Publishers Weekly® Reviews
- Reviewed in: Publishers Weekly, page .
- Review Date: 2013-12-02
- Reviewer: Staff
Although 19th-century Baron Haussmann often receives credit for Paris’s iconic features, this witty and engaging work shows that it was the 17th-century Bourbon monarchs who first transformed Paris into the prototype of the modern city that would inspire the world. Penn professor DeJean (The Essence of Style) notes that Henri IV (1553–1610) was the first to consider the practical value of public works and how they could improve people’s lives. Besides centralizing France’s administrative functions, Henri IV built the first bridge to cross the Seine in a single span (the Pont Neuf) and the first urban public square (the Place Royale, now the Place des Vosges). Louis XIV took his grandfather’s plans even further by tearing down the city’s fortifications, replacing them with tree-lined boulevards around the city’s perimeter, and instituting a “grand design” that would influence Haussmann 250 years later. A charismatic and knowledgeable narrator, DeJean shows how an open city where men and women from all stations could congregate fueled the rise of the self-made man, the financier, the real estate developer, the artisan, the merchant, the Parisienne, and the coquette. With panache and examples from primary sources, guidebooks, maps, and paintings, she illustrates how Paris changed people’s conception of a city’s potential. B&w illus., 8-page color insert. Agent: Alice Martell, the Martell Agency. (Mar.)
The making of a great city
Dreaming of April in Paris? In How Paris Became Paris: The Invention of the Modern City, astute cultural observer Joan DeJean argues that Paris has been a modern, alluring city far longer than we usually imagine. Although we tend to think of 19th-century Paris as the bustling epitome of “la vie moderne,” the roots of all we know and love about Paris today actually came into being in the 17th century.
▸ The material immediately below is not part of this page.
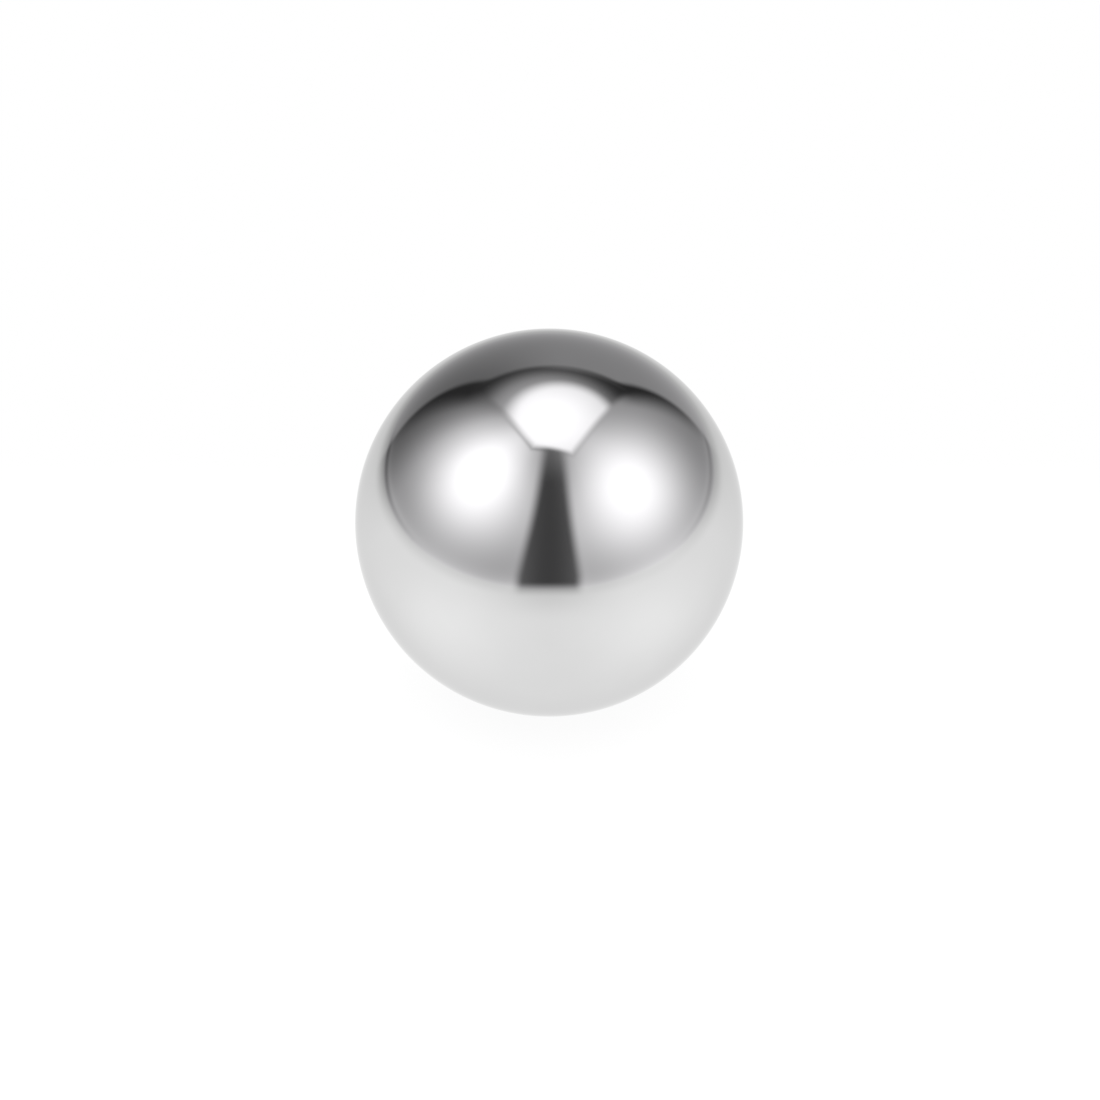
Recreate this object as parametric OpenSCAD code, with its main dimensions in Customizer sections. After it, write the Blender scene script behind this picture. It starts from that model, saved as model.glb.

While DeJean’s depth and scope of research are impressive, this fascinating portrait is anything but a dry history. Like its subject, DeJean’s biography of Paris emanates charm and wit. She builds her argument for the 17th-century origins of modern Paris piece by piece, unraveling the stories of how the city’s architectural elements helped to shape its urban landscape to make it “the capital of the universe.”
She begins with the oldest bridge in Paris—the Pont Neuf—which served as the 17th century’s equivalent to the Eiffel Tower (which wasn’t erected until 1889). Created by Henry IV as a center for his new capital, the Pont Neuf ushered in the concept of modern street life, including a sidewalk for promenading and street vendors.
DeJean unveils fascinating details about other aspects of the emerging city, covering the Place des Vosges, the enchanted oasis of Ile Saint-Louis and the city’s great boulevards and parks. What makes DeJean’s analysis so intriguing is her capacity to weave strands of history together. She shows, for example, how the freedom women achieved by walking along the Pont Neuf and the city’s boulevards translated into other areas of social discourse. With such rich context, How Paris Became Paris is more than a history: It’s the best kind of travel guidebook.